Secondo l’Oms, in tutto il Paese 10 milioni di persone sono senza elettricità e riscaldamento e inizieranno così anche il 2023. Anche sulla corsia opposta, dall’Ucraina alla Polonia, il passaggio della frontiera di Medyka è abbastanza corposo. Per scappare dall’inverno e dalle difficoltà del momento, il primo punto di arrivo è Przemyl. Fin dalla prima settimana di guerra, il mega supermercato della catena Tesco è stato sgomberato e riconvertito in centro di accoglienza, con migliaia di letti e assistenza per ogni esigenza.
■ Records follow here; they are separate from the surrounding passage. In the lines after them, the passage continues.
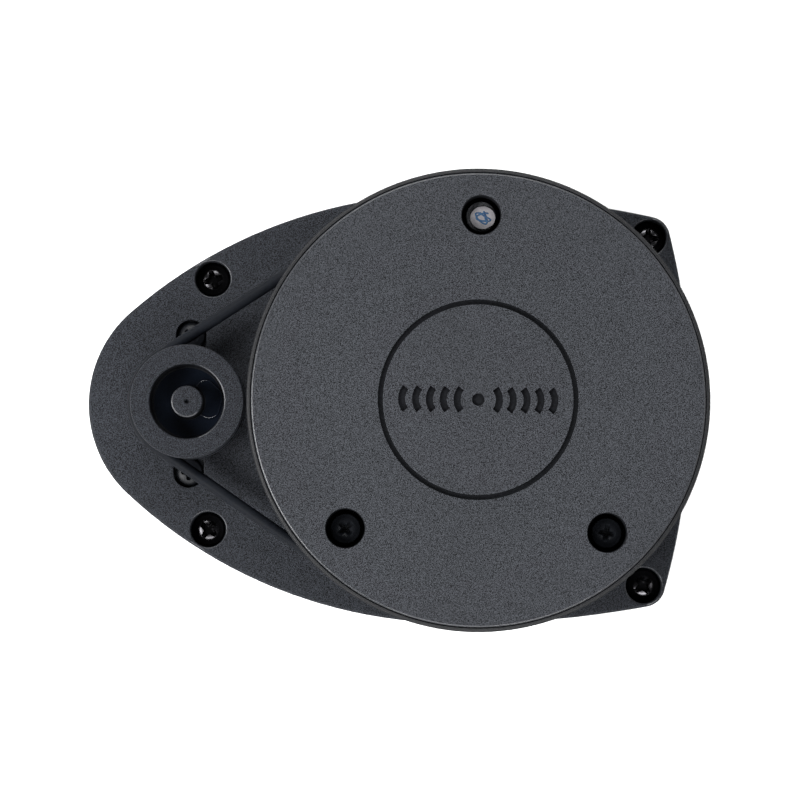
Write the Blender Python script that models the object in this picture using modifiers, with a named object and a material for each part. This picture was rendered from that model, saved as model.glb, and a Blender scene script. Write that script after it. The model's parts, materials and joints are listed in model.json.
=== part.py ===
"""Belt-driven 360 degree lidar scanner module, 96.8 x 70.3 x 55 mm.

A teardrop base plate stands on four legs. A DC motor hangs under its narrow end and turns a
small pulley, and a round rubber belt spins the scanner head on a thin ball bearing. The head
holds a laser and an image sensor. Power crosses to it through a pair of coils, and data
through an infrared beam down the hollow hub.

The origin is on the ground under the middle of the bounding box, +X runs from the motor to
the head and +Z is up. Sizes are in millimetres, and MM turns them into Blender's metres.
"Left" is the +Y side.
"""

import math

import bmesh
import bpy

MM = 0.001
GAP = 0.3                    # clearance between pieces that touch on the real module
OVERCUT = 1.0                # how far a cutter reaches past the face it cuts

# Overall size and the two axes of rotation
LENGTH = 96.8
HEAD_RADIUS = 35.15
HEIGHT = 55.0
SCAN_X = LENGTH / 2 - HEAD_RADIUS
AXIS_DISTANCE = 45.5
MOTOR_X = SCAN_X - AXIS_DISTANCE

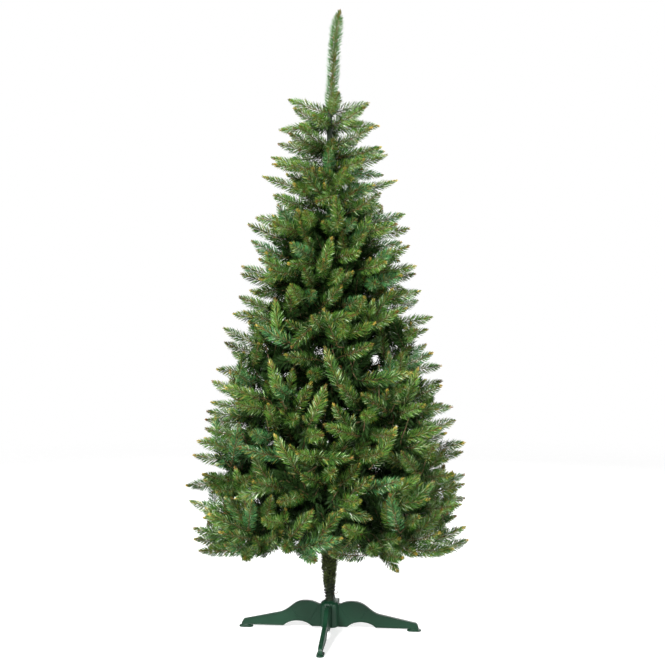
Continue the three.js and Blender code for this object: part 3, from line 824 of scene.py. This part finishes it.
def finish(name, colour, roughness, coarse, fine, amount, bump, gloss):
    """A material whose colour, roughness and bump all come from the mottled finish."""
    material, tree, shader = new_material(name)
    material.use_backface_culling = False
    given = {"Colour": (*colour, 1), "Roughness": roughness, "Coarse": coarse, "Fine": fine, "Amount": amount}
    mottle = add_node(tree, "ShaderNodeGroup", given, node_tree=mottle_group()).outputs
    relief = add_node(tree, "ShaderNodeBump", {"Strength": bump, "Distance": MM, "Height": mottle["Height"]})
    set_inputs(tree, shader, {
        "Base Color": mottle["Colour"],
        "Roughness": mottle["Roughness"],
        "Specular IOR Level": gloss,
        "Normal": relief.outputs[0],
    })
    return material


@functools.lru_cache(maxsize=None)
def material_of(key):
    """The material of a tone of needles or of a part, with its colour from the settings."""
    scene = bpy.context.scene
    settings = scene.tree_stand if hasattr(scene.tree_stand, key) else scene.tree_foliage
    name, *values = FINISHES.get(key, ("needles " + key.replace("_", " "), *NEEDLE_FINISH))
    return finish(name, getattr(settings, key), *values)


# Settings


def colour_property(name, description, default):
    return bpy.props.FloatVectorProperty(
        name=name, description=description, default=default, subtype="COLOR", size=3, min=0, max=1
    )


def length_property(name, description, default, **limits):
    return bpy.props.FloatProperty(
        name=name, description=description, default=default, unit="LENGTH", **limits
    )


class FoliageSettings(bpy.types.PropertyGroup):
    """Sizes and colours of the needles and twigs."""

    needle_length: length_property(
        "Needle length", "Length of the longest needles", NEEDLE["length"] * MM, min=0.01, max=0.06
    )
    needle_width: length_property(
        "Needle width", "Width of a needle's strip", NEEDLE["width"] * MM, min=0.0005, max=0.005
    )
    needles_per_spray: bpy.props.IntProperty(
        name="Needles per spray",
        description="How many needles a spray of full length has",
        default=540,
        min=50,
        max=1200,
    )
    # Painted shade: the colour of the deep sprays, of needles at each spray's foot and a few elsewhere, and
    # of the wire needles inside the crown
    shade: colour_property("Shade", "Needles deep inside and at each spray's foot", (0.011, 0.030, 0.005))
    dark_green: colour_property("Dark green", "Needles of the darker sprays", (0.041, 0.115, 0.014))
    mid_green: colour_property("Mid green", "Needles of the common sprays", (0.082, 0.188, 0.025))
    blue_green: colour_property("Blue green", "Needles of the cooler sprays", (0.056, 0.19, 0.056))
    # Painted highlight: pale needles stand in for glints of light
    pale: colour_property("Pale", "Needles that catch the light, a few in every spray", (0.33, 0.45, 0.22))
    olive: colour_property("Olive", "Needles mixed in with the green ones", (0.205, 0.195, 0.034))
    tip: colour_property("Tip", "Short needles at a spray's tip", (0.42, 0.30, 0.055))
    core: colour_property("Core", "Short brown needles along a spray's wire", (0.19, 0.095, 0.025))
    wire: colour_property("Wire", "Wrapped wire of the twigs and boughs", (0.085, 0.05, 0.016))


class StandSettings(bpy.types.PropertyGroup):
    """Colours of the pole and the stand."""

    plastic: colour_property("Plastic", "Moulded plastic of the legs and the hub", (0.005, 0.029, 0.014))
    pole: colour_property("Pole", "Painted steel of the pole", (0.014, 0.024, 0.012))
    garland: colour_property("Garland", "Short needles round the pole below the crown", (0.11, 0.15, 0.035))
    garland_foot: colour_property("Garland foot", "Dark needles that fill its foot", (0.012, 0.013, 0.006))


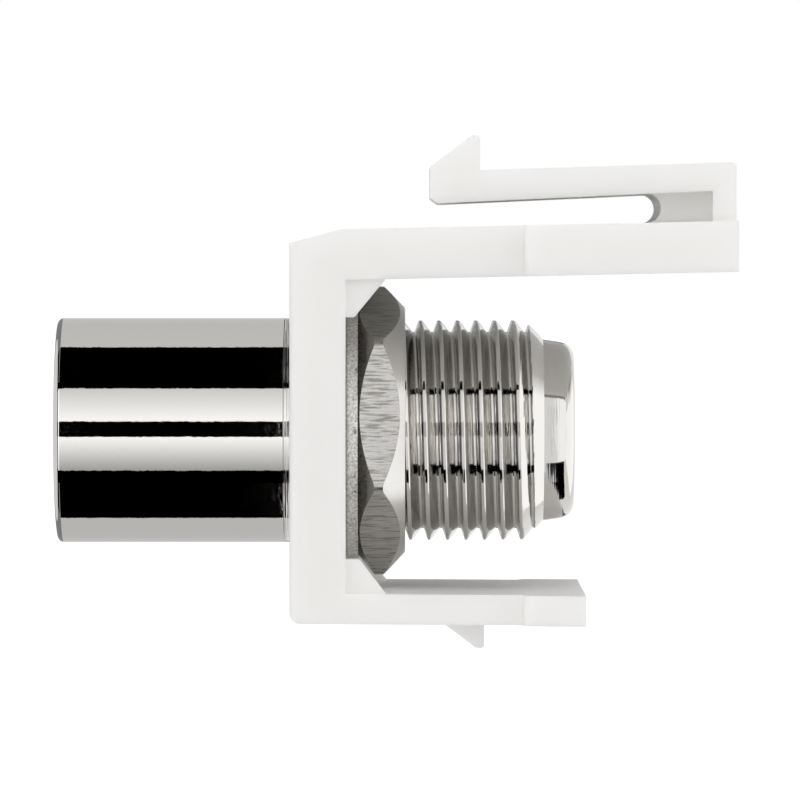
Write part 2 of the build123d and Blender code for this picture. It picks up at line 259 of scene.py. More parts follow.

In quei giorni era il caos, con arrivi e partenze incontrollati e spazi super affollati.

 

Adesso, dopo dieci mesi di guerra, il governo cittadino di Przemyl, a pochi km da confine, ha deciso di non smantellarlo. Nonostante adesso all’interno ci siano poche persone. Ma il flusso non è sparito e anche mentre ci siamo noi all’interno, imbucati tra altri avventori, arriva un gruppo di persone. «Ci aspettiamo che possa improvvisamente intensificarsi il traffico - ci spiega uno dei coordinatori – per questo non è stato ridotto alcun spazio ed è ancora tutto funzionante». C’è chi va e chi viene. Una comitiva di rifugiati aspetta all’esterno che arrivi il bus per Hannover, mentre un’altra navetta sta arrivando, con ospiti che resteranno. Si passerà così le feste, accampati, insieme.